[Stored records]
—————
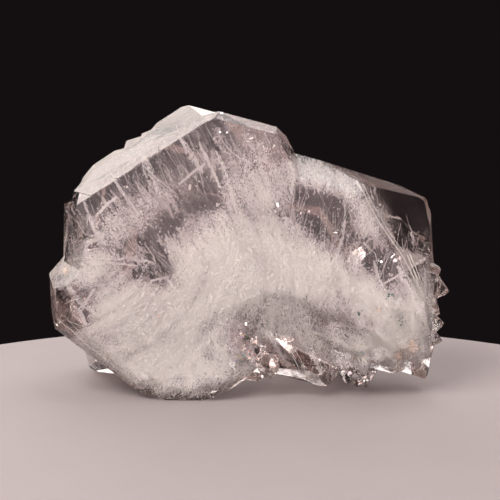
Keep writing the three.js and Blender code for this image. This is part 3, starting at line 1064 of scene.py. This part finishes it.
def stage():
    """A round pale stand with a rounded edge."""
    radius, thick, around, middle = 0.122, 0.006, 128, -0.07
    rings = [(radius - 0.002, 0.0), (radius - 0.0006, -0.0006), (radius, -0.002), (radius, -thick)]
    turns = [2 * math.pi * k / around for k in range(around)]
    vertices = [(r * math.cos(turn), r * math.sin(turn) + middle, z) for r, z in rings for turn in turns]
    faces = [tuple(range(around))]
    for ring in range(len(rings) - 1):
        for k in range(around):
            n = (k + 1) % around
            low, high = ring * around, (ring + 1) * around
            faces.append((low + k, high + k, high + n, low + n))
    faces.append(tuple(reversed(range((len(rings) - 1) * around, len(rings) * around))))
    floor = new_piece("floor", vertices, faces, pale_floor())


def soft_light(name, direction, distance, size, radiance, colour):
    """A soft panel seen from the middle of the plate in a direction across, up and forward of it."""
    middle = on_plate(0, THREAD_UP, 0)
    way = on_plate(*direction) - on_plate(0, 0, 0)
    data = bpy.data.lights.new(name, "AREA")
    data.shape = "RECTANGLE"
    data.size, data.size_y = size
    data.energy = radiance * math.pi * size[0] * size[1]
    data.color = colour
    lamp = put_in_scene(name, data)
    lamp.location = middle + way.normalized() * distance
    lamp.rotation_euler = (-way).to_track_quat("-Z", "Y").to_euler()
    lamp.visible_camera = False


def lights():
    """A dark room with soft panels round the piece."""
    world = bpy.data.worlds.new("dark_room")
    world.use_nodes = True
    world.node_tree.nodes["Background"].inputs["Color"].default_value = ROOM_COLOUR
    bpy.context.scene.world = world
    bpy.context.scene.view_settings.view_transform = "Standard"
    for panel in LIGHTS:
        soft_light(*panel)


def camera():
    """A camera square to the plate, as the photograph was taken."""
    data = bpy.data.cameras.new("camera")
    data.lens = LENS_MM
    data.sensor_width = SENSOR_MM
    data.clip_start, data.clip_end = 0.01, 10
    seen = put_in_scene("camera", data)
    target = on_plate(0, VIEW_MIDDLE_UP, 0)
    seen.location = on_plate(0, VIEW_MIDDLE_UP, VIEW_DISTANCE)
    seen.rotation_euler = (target - seen.location).to_track_quat("-Z", "Y").to_euler()
    bpy.context.scene.camera = seen


def main():
    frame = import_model()
    node = frame["nodes"]["quartz_cluster"]
    depths = Depths(node)
    rng = np.random.default_rng(GROWTH_SEED)

    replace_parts(crystal(node, clear_quartz()), "quartz_cluster")
    for name, share, wave, *milk in SHEETS:
        sheet(name, depths, share, wave, milk_sheet(name, *milk), rng)
    white = white_wisp()
    fine = fibre_places(depths, rng, FLAKES, girth=0.14, length=3.4)
    flakes("fine_fibres", depths, fine, rng, white)
    soft = fibre_places(depths, rng, FLAKES, girth=0.45, length=4.5)
    flakes("soft_fibres", depths, soft, rng, white)
    for name in ("milk_dust_1", "milk_dust_2"):
        dust = milky_places(depths, rng, FLAKES, thread_cloud, share=0.9, spread=0.09)
        flakes(name, depths, dust, rng, white)
    strokes = stroke_places(depths, rng, count_each=420)
    flakes("white_strokes", depths, strokes, rng, white, whiter=0.25)
    strands("fine_wisps", wisp_lines(depths, rng), white, tone=0.4)
    strands("seams", seam_lines(depths, rng), white, tone=0.9)
    chips("glinting_chips", GLINTS, depths, glinting_chip(), seed=5, size=0.33)
    chips("rainbow_chips", RAINBOWS, depths, rainbow_chip(), seed=12, size=0.4, deep=0.1)
    # The bright white specks are painted glints: flakes of the milk's white that stand in for glints of
    # light.
    chips("painted_glint_specks", PAINTED_GLINT_SPECKS, depths, white, seed=9, size=0.2)
    grains("green_grains", GREEN_SPECKS, depths, green_grain(), seed=6, size=0.36)
    films("rust_films", RUST_SPOTS, depths, rust_film(), seed=8)

    stage()
    lights()
    camera()


main()
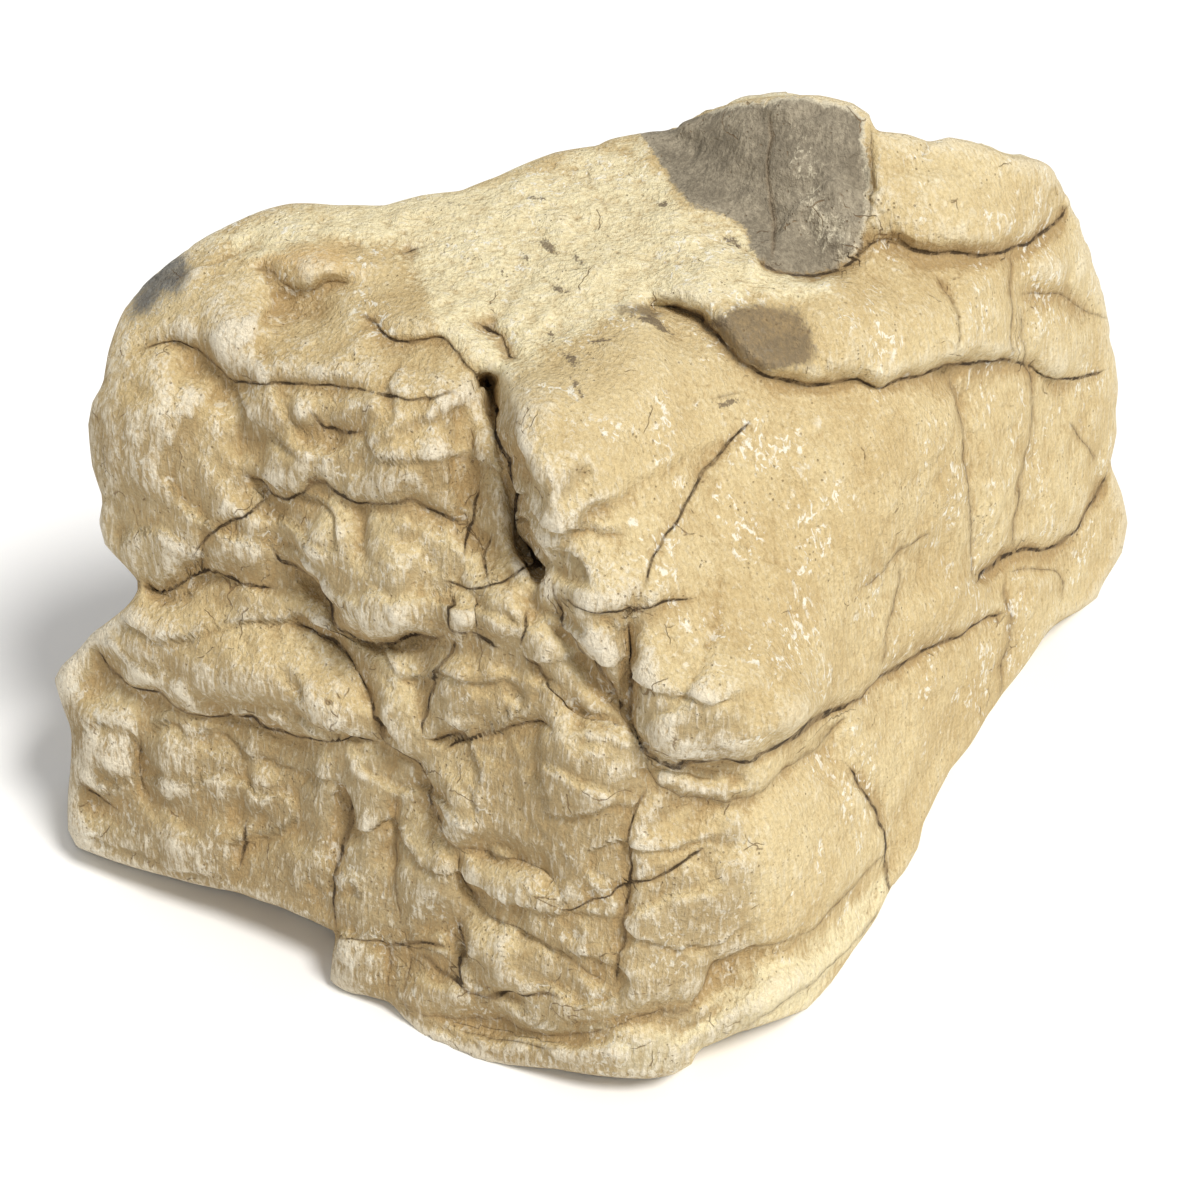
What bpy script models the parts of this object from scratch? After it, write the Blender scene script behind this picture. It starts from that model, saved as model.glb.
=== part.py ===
"""Aquascaping rock: one weathered, jointed stone that stands on a flat bed face.

Metres, +Z up. The origin is the middle of the bounding box's bottom face, and -Y is the front.
The stone starts as a block bounded by worn planes. It is trimmed to the outline that it shows to
someone who looks down at its front corner, and then parted into slabs and lumps by cracks.
The outline, the cracks and the larger lumps are laid out on a square drawing of that sight,
1200 units a side, with u to the right and v down.
"""

import math

import bmesh
import bpy
import numpy as np
from mathutils import Vector, noise

MM = 0.001

# The sight: where the stone is looked at from, and how large it then appears on the drawing.
SIGHT_ELEVATION = 38.0
SIGHT_DISTANCE = 0.66
DRAWING_MIDDLE = 600.0
UNITS_PER_SLOPE = 2833.0
HEART_HEIGHT = 0.075
UNITS_PER_MM = UNITS_PER_SLOPE * MM / SIGHT_DISTANCE

# How finely the block is laid out, and how many facets are left when it has been thinned.
CUBE_CUTS = 100
FACETS = 9400
CURVE_STEP = 9.0

# The surface is found by going out from the core, along ways that crowd towards the sight.
CORE = np.array([0.034, 0.034, 0.068])
CROWDING = np.array([-0.22, -0.36, 0.20])
FURTHEST = 0.30
SEARCH_STEPS = 30
SEARCH_HALVINGS = 12
EDGE_ROUNDING = 0.0035
NOTCH_ROUNDING = 0.0012
RIM_ROUNDING = 0.0008
BED_SNAP = 0.0006

STONE_COLOUR = (0.63, 0.50, 0.31)
STONE_ROUGHNESS = 0.88

# The planes that bound the block: azimuth of the outward normal (0 is the front, 90 the right),
# its elevation, and the plane's distance from the stone's heart.
PLANES = {
    "left_face": (-31, 8, 0.0675),
    "front_nose": (12, 7, 0.082),
    "right_face": (57, 6, 0.072),
    "leaning_slab": (38, 34, 0.083),
    "right_end": (94, 4, 0.150),
    "right_shoulder": (68, 46, 0.136),
    "left_end": (-104, 6, 0.131),
    "left_brow": (-48, 50, 0.104),
    "top": (20, 84, 0.124),
    "back_slope": (180, 32, 0.089),
    "back_left_slope": (-155, 32, 0.096),
    "back": (178, 12, 0.097),
    "back_left": (-138, 12, 0.095),
    "back_right": (128, 20, 0.147),
    "below": (0, -90, 0.095),
}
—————
## GOAL
From the entries above, extract each line containing "starts".

## FINISHED EXERCISE
What bpy script models the parts of this object from scratch? After it, write the Blender scene script behind this picture. It starts from that model, saved as model.glb.
The stone starts as a block bounded by worn planes. It is trimmed to the outline that it shows to